◆ Work required
Pick out all lines with the word "objects" from the records that follow.

◆ Extracted material

• • • •

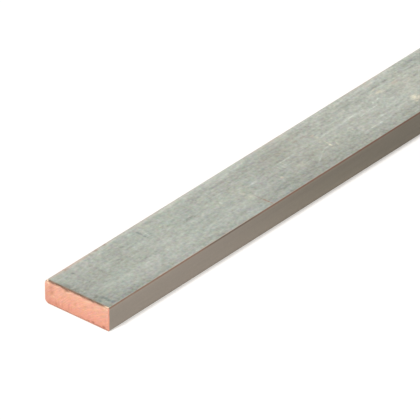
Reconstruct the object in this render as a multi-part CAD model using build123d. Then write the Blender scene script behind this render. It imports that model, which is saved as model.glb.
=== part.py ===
from build123d import *
import os

# Tinned copper flat bar, drawn to a flat section with rounded arrises and then sawn square to length.
# Millimetres. X runs along the bar, Y across its width and Z up through its thickness.
# The bar lies on one broad face, and the origin is the middle of that face.

# Section
bar_width = 30.0
bar_thickness = 10.0

# Rounding of the four long arrises: the front narrow face, at -Y, is crisp, and the back one is soft
front_arris_radius = 0.5
back_arris_radius = 2.0

# Length from sawn end to sawn end
bar_length = 1000.0

# Edge broken all round each sawn end, where the saw's burr was taken off
cut_edge_break = 0.3


def bar_section():
    """Closed outline of the section: its corners and their radii, going round from the front bottom."""
    front = -bar_width / 2
    back = bar_width / 2
    corners = [(front, 0), (back, 0), (back, bar_thickness), (front, bar_thickness)]
    radii = [front_arris_radius, back_arris_radius, back_arris_radius, front_arris_radius]
    return FilletPolyline(*corners, radius=radii, close=True)


def flat_bar():
    """The section carried along X, cut square at both ends, with the cut edges broken."""
    with BuildPart() as bar:
        with BuildSketch(Plane.YZ.offset(-bar_length / 2)):
            with BuildLine():
                bar_section()
            make_face()
        extrude(amount=bar_length)
        left_end, *_, right_end = bar.faces().sort_by(Axis.X)
        chamfer(left_end.edges() + right_end.edges(), cut_edge_break)
    return bar.part


os.makedirs("parts", exist_ok=True)
export_step(flat_bar(), "parts/flat_bar.step")
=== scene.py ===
import math

import bpy
import numpy as np
from mathutils import Matrix, Vector


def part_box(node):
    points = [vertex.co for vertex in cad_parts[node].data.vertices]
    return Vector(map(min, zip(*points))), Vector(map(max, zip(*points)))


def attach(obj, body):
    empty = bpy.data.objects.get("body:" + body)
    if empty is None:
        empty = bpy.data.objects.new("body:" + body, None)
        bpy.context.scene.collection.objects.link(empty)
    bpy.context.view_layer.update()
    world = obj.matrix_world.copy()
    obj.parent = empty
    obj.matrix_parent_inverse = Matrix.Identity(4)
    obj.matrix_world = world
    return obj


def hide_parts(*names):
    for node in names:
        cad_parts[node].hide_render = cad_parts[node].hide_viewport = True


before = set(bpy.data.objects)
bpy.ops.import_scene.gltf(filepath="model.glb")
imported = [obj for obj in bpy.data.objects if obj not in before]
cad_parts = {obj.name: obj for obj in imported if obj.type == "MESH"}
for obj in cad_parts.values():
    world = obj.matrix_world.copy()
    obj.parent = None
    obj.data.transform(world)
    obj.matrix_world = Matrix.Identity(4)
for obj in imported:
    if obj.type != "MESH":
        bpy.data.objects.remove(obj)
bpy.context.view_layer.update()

MM = 0.001

# The bar's box comes from the CAD part in model.glb. Its roundings and the broken edge of its sawn ends are
# the CAD part's.
BAR_LO, BAR_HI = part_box("flat_bar")
BAR_LENGTH_MM = (BAR_HI.x - BAR_LO.x) / MM
FRONT_RADIUS = 0.5 * MM
BACK_RADIUS = 2.0 * MM
CUT_BREAK = 0.3 * MM

# Camera: a long lens, from the front left and above. The aim is measured across the picture,
# from the bar's near bottom corner.
CAMERA_AZIMUTH = -49.755
CAMERA_ELEVATION = 31.952
CAMERA_DISTANCE = 2351.8 * MM
CAMERA_LENS = 575.66
AIM_RIGHT = 35.449 * MM
AIM_UP = 42.780 * MM

RANDOM_SEED = 7


# ---------------------------------------------------------------- the bar's skin

# Steps round the section. Both narrow sides, with their arcs, have the same number.
ARC_STEPS_FRONT = 5
ARC_STEPS_BACK = 8
FLAT_STEPS_FRONT = 36
FLAT_STEPS_BACK = 30
FLAT_STEPS_BROAD = 110
STEPS_UP = 2 * ARC_STEPS_BACK + FLAT_STEPS_BACK

# Spacing of the rings along the bar: close where a sawn end is near, and wide in the middle
CLOSE_STEP = 1.6 * MM
WIDE_STEP = 8 * MM
CLOSE_LENGTH_LEFT = 220 * MM
CLOSE_LENGTH_RIGHT = 30 * MM


def line_points(start, end, steps):
    """Points from start up to but not including end."""
    share = np.arange(steps)[:, None] / steps
    return np.array(start) * (1 - share) + np.array(end) * share


def arc_points(centre, radius, start_degrees, steps):
    """A quarter turn, anticlockwise, up to but not including its end."""
    angle = np.radians(start_degrees + 90 * np.arange(steps) / steps)
    return np.array(centre) + radius * np.stack([np.cos(angle), np.sin(angle)], axis=1)


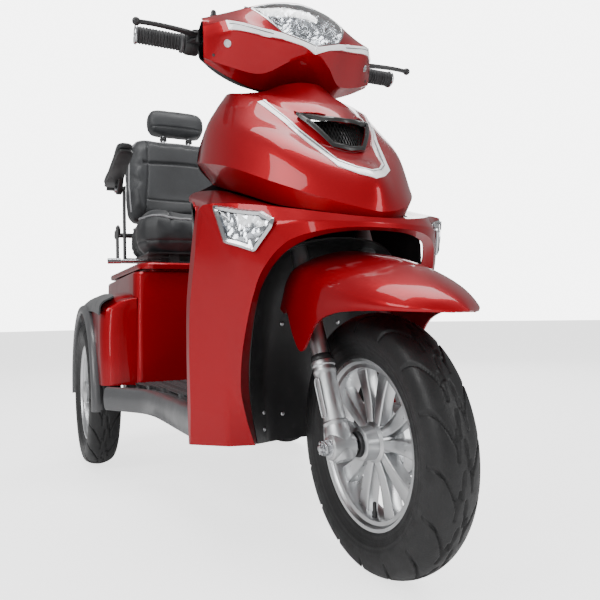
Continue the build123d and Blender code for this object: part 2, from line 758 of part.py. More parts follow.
# ---------------------------------------------------------------- rear bodywork
box_half = 250
guard_outer = 332
arch_radius = 241
shell_front_x, shell_rear_x = -198, -760
pod_side = [(-206, 252), (-212, 472), (-270, 496), (-610, 502), (-725, 450), (-752, 380), (-752, 252)]
pod_inner = [(-209, 200), (-215, 470), (-271, 493), (-609, 499), (-722, 448), (-749, 379), (-749, 200)]
with BuildPart() as rear_shell:
    with BuildSketch(Plane.XY.offset(252)):
        Polygon(
            (shell_front_x, box_half), (shell_rear_x, box_half - 15),
            (shell_rear_x, 15 - box_half), (shell_front_x, -box_half),
            align=None,
        )
    extrude(amount=lid_z - 252)
    fillet(rear_shell.edges().filter_by(Axis.Z), 22)
    for side in (-1, 1):
        with BuildSketch(side_plane(side * (guard_outer + box_half - 8) / 2)):
            Polygon(*pod_side, align=None)
        extrude(amount=(guard_outer - box_half + 8) / 2, both=True)
        with BuildSketch(side_plane(side * (guard_outer - shell_wall + box_half) / 2)):
            Polygon(*pod_inner, align=None)
        extrude(amount=(guard_outer - shell_wall - box_half) / 2, both=True, mode=Mode.SUBTRACT)
        arch_centre = (rear_axle_x, side * guard_outer, tyre_radius)
        with Locations(Plane(origin=arch_centre, x_dir=(1, 0, 0), z_dir=(0, 1, 0))):
            Cylinder(arch_radius, 20, mode=Mode.SUBTRACT)
    with BuildSketch(Plane.XY.offset(200)):
        Polygon(
            (shell_front_x - shell_wall, box_half - shell_wall),
            (shell_rear_x + shell_wall, box_half - 15 - shell_wall),
            (shell_rear_x + shell_wall, 15 + shell_wall - box_half),
            (shell_front_x - shell_wall, shell_wall - box_half),
            align=None,
        )
        fillet(vertices(), 20)
    extrude(amount=lid_z - 200 - shell_wall, mode=Mode.SUBTRACT)
    with Locations(Plane(origin=(rear_axle_x, 0, tyre_radius), x_dir=(1, 0, 0), z_dir=(0, 1, 0))):
        Cylinder(75, 2 * box_half + 10, mode=Mode.SUBTRACT)
    with Locations((seat_x, 0, lid_z)):
        Cylinder(post_radius + 12, 60, mode=Mode.SUBTRACT)
pieces["rear_shell"] = rear_shell

with BuildPart() as fender_trims:
    for side in (-1, 1):
        with BuildSketch(side_plane(side * (guard_outer + 0.2 + 6.4))):
            with Locations((rear_axle_x, tyre_radius)):
                Circle(arch_radius + 12)
                Circle(arch_radius - 4, mode=Mode.SUBTRACT)
            with Locations((rear_axle_x, 100)):
                Rectangle(700, 300, mode=Mode.SUBTRACT)
        extrude(amount=6.4, both=True)
pieces["fender_trims"] = fender_trims

lid_top = lid_z + 17
with BuildPart() as battery_lid:
    with BuildSketch(Plane.XY.offset(lid_z + 0.2)):
        with Locations((-445, 0)):
            RectangleRounded(510, 470, 40)
    extrude(amount=lid_top - lid_z - 0.2)
    fillet(battery_lid.edges().group_by(Axis.Z)[-1], 5)
    with Locations((seat_x, 0, lid_z)):
        Cylinder(post_radius + 4, 60, mode=Mode.SUBTRACT)
pieces["battery_lid"] = battery_lid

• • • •

◆ Solution to this task
    empty = bpy.data.objects.get("body:" + body)
        empty = bpy.data.objects.new("body:" + body, None)
        bpy.context.scene.collection.objects.link(empty)
before = set(bpy.data.objects)
imported = [obj for obj in bpy.data.objects if obj not in before]
        bpy.data.objects.remove(obj)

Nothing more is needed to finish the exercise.